## Start Supplied information
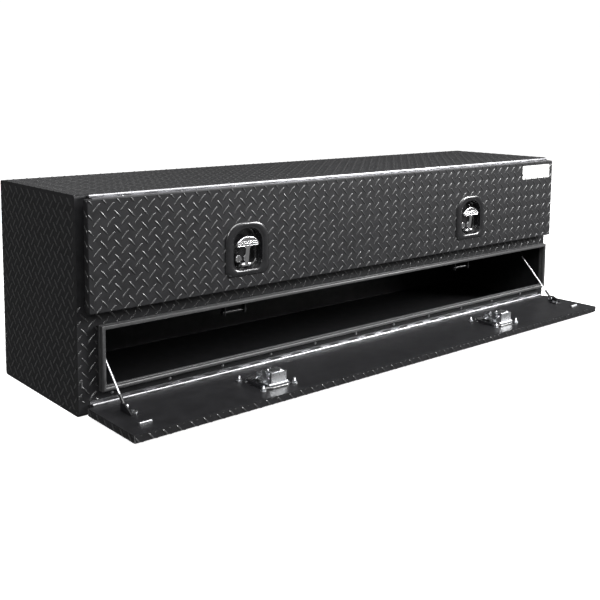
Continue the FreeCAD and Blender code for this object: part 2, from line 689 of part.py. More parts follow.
def strut_cylinder():
    long = strut_axis()[0]
    end = long - STRUT_TUBE_END
    tube = rod(STRUT_R, on_strut(EYE_R + 4), on_strut(end))
    neck = rod(ROD_R, on_strut(0), on_strut(EYE_R + 5))
    hollow = rod(STRUT_BORE, on_strut(EYE_R + 8), on_strut(end - 6))
    gland = rod(ROD_R + PISTON_GAP, on_strut(end - 7), on_strut(end + 1))
    bore = rod(BALL_R + RUNNING, STRUT_BODY - V(EYE_W, 0, 0), STRUT_BODY + V(EYE_W, 0, 0))
    return fuse([eye(STRUT_BODY), neck, tube]).cut([hollow, gland, bore])


def strut_rod():
    long = strut_axis()[0]
    piston_at = EYE_R + 12
    shaft = rod(ROD_R, on_strut(piston_at), on_strut(long))
    piston = rod(STRUT_BORE - PISTON_GAP, on_strut(piston_at), on_strut(piston_at + 8))
    return fuse([piston, shaft, eye(STRUT_DOOR)])


def strut_body_bracket():
    wall = HALF - SHEET
    at = STRUT_BODY
    foot = block(wall - BRACKET, wall, at.y - 20, at.y + 20, at.z - 20, at.z + 20)
    shoulder = rod(EYE_R, (wall - BRACKET, at.y, at.z), (at.x + EYE_W / 2 + FIT, at.y, at.z))
    stud = rod(BALL_R, (wall - BRACKET, at.y, at.z), (at.x - EYE_W / 2 - 2, at.y, at.z))
    return fuse([foot, shoulder, stud])


def strut_door_bracket():
    at = STRUT_DOOR
    face = at.x - EYE_W / 2 - FIT
    web_x = face - 6
    low, top = at.z - BRACKET_FOOT / 2, at.z + BRACKET_FOOT / 2
    foot = block(web_x - 20, web_x, DOOR_BACK, DOOR_BACK + BRACKET, low, top)
    web = block(web_x - BRACKET, web_x, DOOR_BACK, at.y + EYE_R, low, top)
    stud = rod(BALL_R, (web_x - 1, at.y, at.z), (face, at.y, at.z))
    return fuse([foot, web, stud])


# ---- Cables that hold the lower door level ------------------------------------------------------
CABLE_X = DOOR_HALF - CABLE_IN
CABLE_TOP = V(CABLE_X, FRONT + CABLE_BACK, SHELF_BOTTOM - CABLE_DROP)
CABLE_FOOT_AT = V(CABLE_X, PIN_Y - CABLE_DOOR_OUT, OPEN_FACE_Z + CABLE_DOOR_UP)


def cable_line():
    along = CABLE_TOP - CABLE_FOOT_AT
    return along.Length, along / along.Length


def on_cable(distance):
    return CABLE_FOOT_AT + cable_line()[1] * distance


def cable():
    long = cable_line()[0]
    return rod(CABLE_R, on_cable(FERRULE_LONG + CABLE_EYE_R), on_cable(long - FERRULE_LONG - CABLE_EYE_R))


def ferrule(centre, end):
    """Flat eye round a post along X, with the crimped sleeve that the cable runs into."""
    ring_eye = rod(CABLE_EYE_R, centre - V(CABLE_EYE / 2, 0, 0), centre + V(CABLE_EYE / 2, 0, 0))
    sleeve = rod(FERRULE_R, centre + (end - centre) * 0.2, end)
    hole = rod(CABLE_POST_R + POST_GAP, centre - V(9, 0, 0), centre + V(9, 0, 0))
    return fuse([ring_eye, sleeve]).cut(hole)


def cable_anchor():
    """Angle hung from the shelf, with the post and head that carry the cable's upper eye."""
    at = CABLE_TOP
    leg_x = at.x + CABLE_EYE / 2 + FIT
    head_x = at.x - CABLE_EYE / 2 - FIT
    half = CABLE_FOOT / 2
    foot = block(leg_x, leg_x + CABLE_FOOT, at.y - half, at.y + half, SHELF_BOTTOM - BRACKET, SHELF_BOTTOM)
    leg = block(leg_x, leg_x + BRACKET, at.y - half, at.y + half, at.z - CABLE_EYE_R, SHELF_BOTTOM)
    post = rod(CABLE_POST_R, (leg_x + 1, at.y, at.z), (head_x, at.y, at.z))
    head = rod(CABLE_EYE_R - 2, (head_x, at.y, at.z), (head_x - 4, at.y, at.z))
    sleeve_end = on_cable(cable_line()[0] - FERRULE_LONG - CABLE_EYE_R)
    return [fuse([foot, leg, post, head]), ferrule(at, sleeve_end)]


def cable_bracket():
    """Angle on the lower door's inner face that carries the cable's lower eye on a bolt."""
    at = CABLE_FOOT_AT
    leg_x = at.x + CABLE_EYE / 2 + FIT
    near, far = at.y + CABLE_EYE_R + 3, at.y - CABLE_FOOT_LONG
    foot = block(leg_x - CABLE_FOOT, leg_x + BRACKET, far, near, OPEN_FACE_Z, OPEN_FACE_Z + BRACKET)
    notch_end = at.y - CABLE_EYE_R - 3
    notch = block(leg_x - CABLE_FOOT, leg_x, notch_end, near, OPEN_FACE_Z, OPEN_FACE_Z + BRACKET)
    leg = block(leg_x, leg_x + BRACKET, far, near, OPEN_FACE_Z, at.z + CABLE_EYE_R)
    slope_top = at.z + CABLE_EYE_R
    corner = [
        V(leg_x - 1, far - 1, slope_top + 1), V(leg_x - 1, at.y - CABLE_EYE_R, slope_top + 1),
        V(leg_x - 1, far - 1, OPEN_FACE_Z + BRACKET),
    ]
    slope = Part.Face(Part.makePolygon(corner + corner[:1])).extrude(V(BRACKET + 2, 0, 0))
    return [fuse([foot.cut(notch), leg]).cut(slope), ferrule(at, on_cable(FERRULE_LONG + CABLE_EYE_R))]


def cable_screws():
    """Bolt through the cable's eye and the two screws that hold the angle to the door."""
    at = CABLE_FOOT_AT
    leg_x = at.x + CABLE_EYE / 2 + FIT
    head_x = at.x - CABLE_EYE / 2 - FIT
    bolt = rod(CABLE_POST_R, (head_x, at.y, at.z), (leg_x, at.y, at.z))
    head = rod(CABLE_EYE_R - 2, (head_x - 4, at.y, at.z), (head_x, at.y, at.z))
    screws = [fuse([bolt, head])]
    for back in CABLE_SCREWS:
        x, y = leg_x - CABLE_FOOT / 2, at.y - back
        top = OPEN_FACE_Z + BRACKET
        screws.append(rod(4.5, (x, y, top), (x, y, top + 3)))
    return screws


def stop_bar():
    x = CABLE_FOOT_AT.x
    y = PIN_Y - BAR_OUT
    half_long, half_wide, top_z = BAR_LONG / 2, BAR_WIDE / 2, OPEN_FACE_Z + BAR_HIGH
    bar = block(x - half_long, x + half_long, y - half_wide, y + half_wide, OPEN_FACE_Z, top_z)
    top = [edge for edge in bar.Edges if edge.BoundBox.ZMin > top_z - 0.1]
    return bar.makeFillet(2.0, top)


# ---- Every node -----------------------------------------------------------------------------
def body_nodes():
    anchors = cable_anchor()
    return {
        "body_wrap": body_wrap(),
        "end_panel_left": end_panel(-1),
        "end_panel_right": end_panel(1),
        "front_frame": front_frame(),
        "divider_shelf": divider_shelf(),
        "seal_upper": rim_seal(UPPER_RIM, STANDOFF - SEAL_GAP),
        "seal_lower": rim_seal(LOWER_RIM, FREE_SEAL),
        "hinge_upper_body_leaf": body_leaf(UPPER_PIN_Z, LEAF / 2),
        "hinge_upper_pin": hinge_pin(UPPER_PIN_Z),
        "hinge_lower_body_leaf": body_leaf(LOWER_PIN_Z, LEAF_ABOVE),
        "hinge_lower_pin": hinge_pin(LOWER_PIN_Z),
        "body_rivets": body_rivets(),
        "strikers": strikers(),
        "strut_body_brackets": both_ends(strut_body_bracket()),
        "cable_anchors": group(anchors + [mirrored(piece) for piece in anchors]),
        "cable_left": mirrored(cable()),
        "cable_right": cable(),
    }


def upper_door_nodes():
    return {
        "upper_door_skin": door_skin(UPPER_DOOR, "upper"),
        "upper_door_liner": door_liner(UPPER_DOOR, "upper"),
        "hinge_upper_door_leaf": door_leaf(UPPER_PIN_Z, -1),
        "upper_door_rivets": group(door_rivets(UPPER_PIN_Z, -1)),
        "strut_door_brackets": both_ends(strut_door_bracket()),
        "badge_plate": badge_plate(),
        "strut_left_cylinder": mirrored(strut_cylinder()),
        "strut_right_cylinder": strut_cylinder(),
        "strut_left_rod": mirrored(strut_rod()),
        "strut_right_rod": strut_rod(),
    }


def lower_door_nodes():
    brackets = cable_bracket()
    screws = cable_screws()
    rivets = [lay_down(head) for head in door_rivets(LOWER_PIN_Z, 1)]
    return {
        "lower_door_skin": lay_down(door_skin(LOWER_DOOR, "lower")),
        "lower_door_liner": lay_down(door_liner(LOWER_DOOR, "lower")),
        "hinge_lower_door_leaf": lay_down(door_leaf(LOWER_PIN_Z, 1)),
        "lower_door_rivets": group(rivets),
        "cable_brackets": group(brackets + [mirrored(piece) for piece in brackets]),
        "cable_screws": group(screws + [mirrored(piece) for piece in screws]),
        "stop_bars": both_ends(stop_bar()),
    }


def latch_nodes():
    nodes = {}
    for level in ("upper", "lower"):
        gaskets, studs, pins = [], [], []
        for (x, z, turn), end in zip(latch_places(level), ("left", "right")):
            def place(shape):
                return lay_down(turn(shape)) if level == "lower" else turn(shape)

            name = "latch_" + level + "_" + end
            nodes[name + "_dish"] = place(latch_dish(x, z))
            nodes[name + "_whale_tail"] = place(whale_tail(x, z))
            nodes[name + "_lock_plug"] = place(lock_plug(x, z))
            nodes[name + "_case"] = place(latch_case(x, z))
            nodes[name + "_claw"] = place(latch_claw(x, z))
            gaskets.append(place(latch_gasket(x, z)))
            studs += [place(latch_stud(sx, sz)) for sx, sz in stud_places(x, z)]
            pins += [place(tail_pin(x, z)), place(claw_pin(x, z))]
        nodes[level + "_latch_gaskets"] = group(gaskets)
        nodes[level + "_latch_studs"] = group(studs)
        nodes[level + "_latch_pins"] = group(pins)
    return nodes


def main():
    os.makedirs("parts", exist_ok=True)
    nodes = body_nodes()
    for more in (upper_door_nodes(), lower_door_nodes(), latch_nodes()):
        nodes.update(more)
    for name, shape in nodes.items():
        shape.exportStep("parts/" + name + ".step")
        state = "ok" if shape.isValid() else "NOT VALID"
        print(name, len(shape.Solids), "solid(s)", state, round(shape.Volume))
    print(len(nodes), "nodes; cable run", round(cable_line()[0], 1), "mm")


main()
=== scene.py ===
import json
import math
import random

import bmesh
import bpy
from mathutils import Matrix, Vector


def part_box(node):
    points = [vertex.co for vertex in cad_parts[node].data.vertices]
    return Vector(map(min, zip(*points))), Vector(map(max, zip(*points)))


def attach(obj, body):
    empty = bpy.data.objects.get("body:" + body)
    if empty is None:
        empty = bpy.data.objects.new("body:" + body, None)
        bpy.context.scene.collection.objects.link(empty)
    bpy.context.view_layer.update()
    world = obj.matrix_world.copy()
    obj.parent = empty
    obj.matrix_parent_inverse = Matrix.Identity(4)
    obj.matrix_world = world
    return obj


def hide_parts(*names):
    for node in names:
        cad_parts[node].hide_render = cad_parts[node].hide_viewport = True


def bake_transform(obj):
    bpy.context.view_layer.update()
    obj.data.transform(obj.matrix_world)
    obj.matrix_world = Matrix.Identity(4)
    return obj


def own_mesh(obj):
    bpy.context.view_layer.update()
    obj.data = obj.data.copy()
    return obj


# %% [markdown]
# # A truck tool box with two doors
# The fixed frame holds every plate, hinge, latch and bracket at its real size. This lesson dresses
# it: tread lugs, wire ropes, rubber trim, plated hardware and powder coat. Everything is in
# metres; X runs along the box, -Y is the side with the doors and Z is up.

# %% Load the frame and keep its box
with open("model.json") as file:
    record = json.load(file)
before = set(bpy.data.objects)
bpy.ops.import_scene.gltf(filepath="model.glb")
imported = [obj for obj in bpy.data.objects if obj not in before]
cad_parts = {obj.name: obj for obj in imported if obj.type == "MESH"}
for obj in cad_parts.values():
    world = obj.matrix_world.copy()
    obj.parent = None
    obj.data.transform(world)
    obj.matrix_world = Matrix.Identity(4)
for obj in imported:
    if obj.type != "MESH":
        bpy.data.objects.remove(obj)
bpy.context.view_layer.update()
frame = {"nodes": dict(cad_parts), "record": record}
random.seed(7)
MM = 0.001
nodes = frame["nodes"]


# %% [markdown]
# ## Camera
# A long box looks right only from where a person would stand: low, off one end, with a normal
# lens. The camera is placed by its spot, heading and tilt, and a small shift frames the box.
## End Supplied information
Prompt: Between the line containing "if shape.isValid() else" and the line containing "obj.data.transform(obj.matrix_world)" lies the part to return. Return it exactly, counting both of those lines.

Solution to the exercise:
        state = "ok" if shape.isValid() else "NOT VALID"
        print(name, len(shape.Solids), "solid(s)", state, round(shape.Volume))
    print(len(nodes), "nodes; cable run", round(cable_line()[0], 1), "mm")


main()
=== scene.py ===
import json
import math
import random

import bmesh
import bpy
from mathutils import Matrix, Vector


def part_box(node):
    points = [vertex.co for vertex in cad_parts[node].data.vertices]
    return Vector(map(min, zip(*points))), Vector(map(max, zip(*points)))


def attach(obj, body):
    empty = bpy.data.objects.get("body:" + body)
    if empty is None:
        empty = bpy.data.objects.new("body:" + body, None)
        bpy.context.scene.collection.objects.link(empty)
    bpy.context.view_layer.update()
    world = obj.matrix_world.copy()
    obj.parent = empty
    obj.matrix_parent_inverse = Matrix.Identity(4)
    obj.matrix_world = world
    return obj


def hide_parts(*names):
    for node in names:
        cad_parts[node].hide_render = cad_parts[node].hide_viewport = True


def bake_transform(obj):
    bpy.context.view_layer.update()
    obj.data.transform(obj.matrix_world)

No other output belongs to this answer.